For instance, the American Press Institute (API) recommends that young people ask the following six basic questions of any news-like content they consume:

  1. Type: What kind of content is this — news, opinion, advertising or something else?
  2. Source: Who and what are the sources cited, and why should I believe them?
  3. Evidence: What’s the evidence and how was it vetted?
  4. Interpretation: Is the main point of the piece backed up by the evidence?
  5. Completeness: What’s missing?
  6. Knowledge: Is there an issue here that I want to learn more about, and where can I do that?

Besides the work it is doing on its own, API is working with other organizations, including WAN-IFRA — the World Association of Newspapers and News Publishers — which offers a website filled with information to help “newspapers, parents and teachers work together to create a literate, civic-minded new generation of readers all over the world.” Check out their “Reality Check on ‘Fake News’” here.

API also works with Newsela, an education technology start-up offering a substantial menu of news-related resources for teachers (newsela.com) to help increase literacy and news literacy among students.

Many other news organizations, likewise, are offering suggestions to help readers of all ages understand what “news” is worthy of trust. For instance, the News Literacy Project and its Checkology.org virtual classroom have published a PDF called “Ten Questions for Fake News Detection.

Newsliteracyproject.org, which describes itself as “a nonpartisan national education nonprofit that works with educators and journalists to teach middle school and high school students how to sort fact from fiction in the digital age,” provides other resources teachers can use to help students understand how to read the news and know it when they see it. The organization was founded by former Los Angeles Times investigative reporter and Pulitzer Prize-winner Alan Miller. Miller told PBS Newshour in 2011 that in a “hyperlinked information age” in which “a lie can get all the way around the world and back while truth is still getting out of bed,” (he was paraphrasing Mark Twain) that the onus for determining which parts of the news to believe is shifting to the consumer.

Still, the consumer doesn’t have to do it alone and without help. Another example: FactCheck.org in November provided a series of guidelines, “How to Spot Fake News,” which we shared with readers of Weld’s print edition. The suggestions, which factcheck.org explains in detail, include considering the source, reading beyond the headline, checking the author, determining what actually supports the claims in the story, checking the date and determining whether the item is supposed to be a joke, satire, or spoof.

Many of the organizations mentioned above work together on projects, or provide links to each other, increasing accessibility to content and resources that can help bring the news to students in a meaningful way, literally giving educators the tools to make news understandable.

That’s increasingly important. Kids are bombarded by news and news-like content daily, through Twitter, Facebook, Snapchat, YouTube and an unending series of organizations flinging information onto the internet, sometimes without properly checking that information, other times, deliberately aiming to deceive the public.
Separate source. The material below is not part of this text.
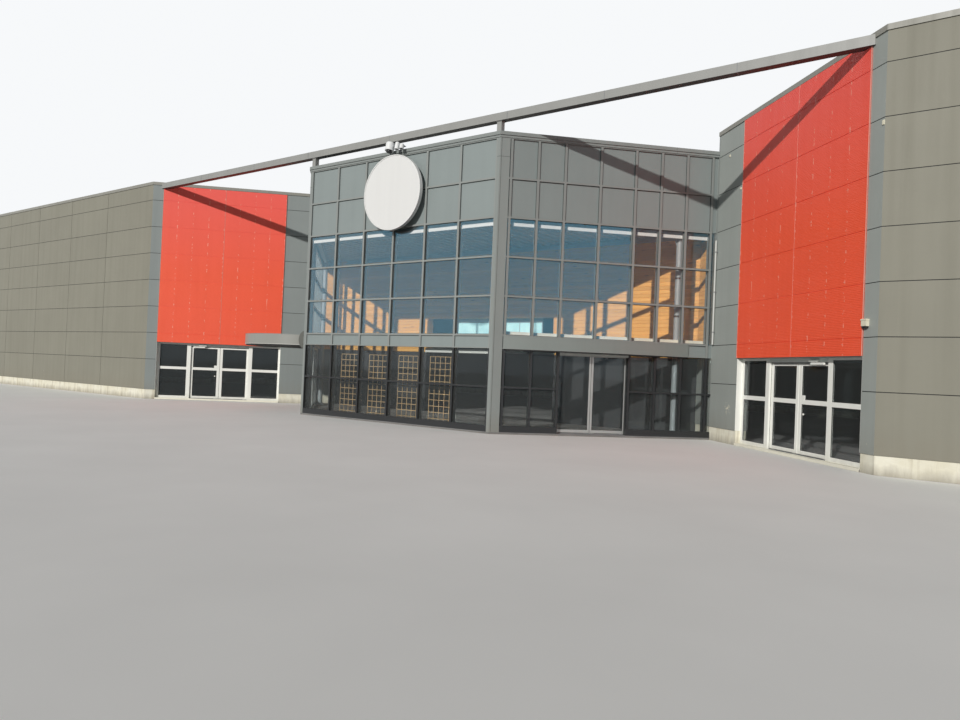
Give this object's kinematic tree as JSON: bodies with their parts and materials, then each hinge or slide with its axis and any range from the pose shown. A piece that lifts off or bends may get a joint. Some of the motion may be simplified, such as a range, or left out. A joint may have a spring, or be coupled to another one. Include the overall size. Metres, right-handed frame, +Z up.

And the fact is that kids are interested in the news, which puts them as much at risk as any other readers.

If you think it strange, that notion that kids are interested in news, consider just a couple of incidents involving the weekly paper you are reading right now.
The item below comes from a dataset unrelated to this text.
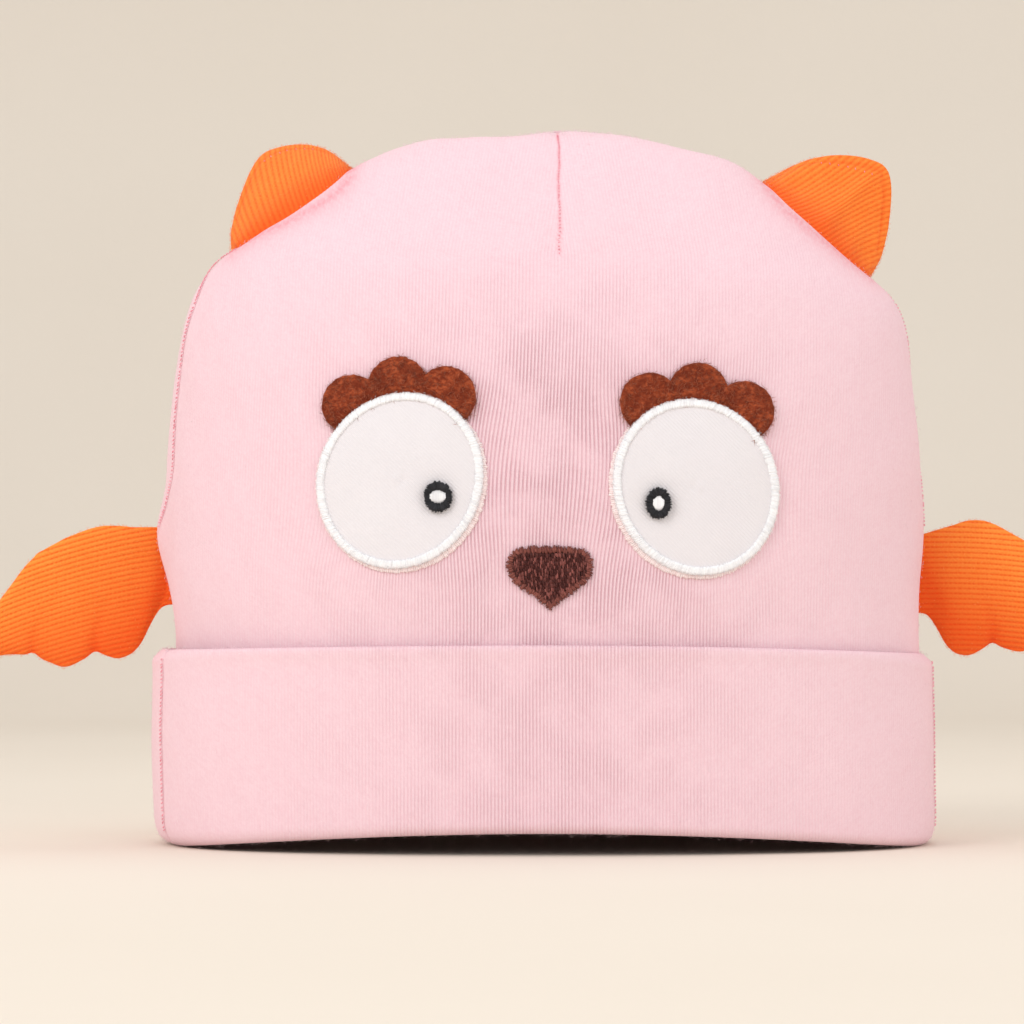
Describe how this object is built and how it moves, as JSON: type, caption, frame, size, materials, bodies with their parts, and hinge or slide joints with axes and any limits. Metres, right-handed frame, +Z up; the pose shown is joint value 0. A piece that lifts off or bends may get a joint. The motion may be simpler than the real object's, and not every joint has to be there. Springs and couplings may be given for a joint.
{
  "type": "baby's knit hat with padded animal ears and wings",
  "caption": "Fine-knit baby hat with a turned-up cuff, padded rib-knit ears and wings, and a sewn-on face with round eyes, felt brows and a small beak.",
  "frame": {"origin": "middle of the hat's box in plan, on the surface that the rim rests on", "axes": "+X to the right of someone who looks at the face, +Y to the back of the hat, +Z up through the crown"},
  "size_m": [0.2491, 0.1042, 0.1497],
  "materials": {
    "jersey": "fine cotton jersey in pale pink, matt, with narrow upright wales",
    "rib_knit": "orange rib knit over soft padding, matt",
    "felt": "brown felt with short mottled fibres",
    "eye_knit": "smooth white knit over thin padding",
    "white_thread": "white satin-stitch thread with a soft shine",
    "black_thread": "black embroidery thread",
    "dark_thread": "dark brown embroidery thread in upright stitches",
    "brown_thread": "brown satin-stitch thread with a soft shine"
  },
  "bodies": {
    "root": {"front_panel": "jersey", "back_panel": "jersey", "ear_left": "rib_knit", "ear_right": "rib_knit", "wing_left": "rib_knit", "wing_right": "rib_knit", "brow_left": "felt", "brow_right": "felt", "eye_patch_left": "eye_knit", "eye_patch_right": "eye_knit", "eye_border_left": "white_thread", "eye_border_right": "white_thread", "pupil_left": "black_thread", "pupil_right": "black_thread", "pupil_centre_left": "white_thread", "pupil_centre_right": "white_thread", "beak_fill": "dark_thread", "beak_border": "brown_thread"}
  },
  "joints": []
}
A couple of years ago, we discovered that Weld was being read frequently by the teenagers who visit a boys and girls club in west Birmingham for their after-school enrichment programs. More recently a different group of students came from Birmingham’s Central Park community to watch one of our staff meetings and talk to us about writing.

Neither of those things would have been likely without our offering content that appealed to younger readers, and just as important, to the teachers who guided them to it. That also points to the simple fact that for educators to guide young readers to understanding the news, teachers must first want to understand it themselves.

So in a week dedicated to connecting newspapers to education, here’s one lesson for all of us to learn: No matter how fast and relentlessly information is put in front of us, each of us needs to accept the hard job of taking responsibility, not just for consuming what’s presented as news, but for understanding it for what it is.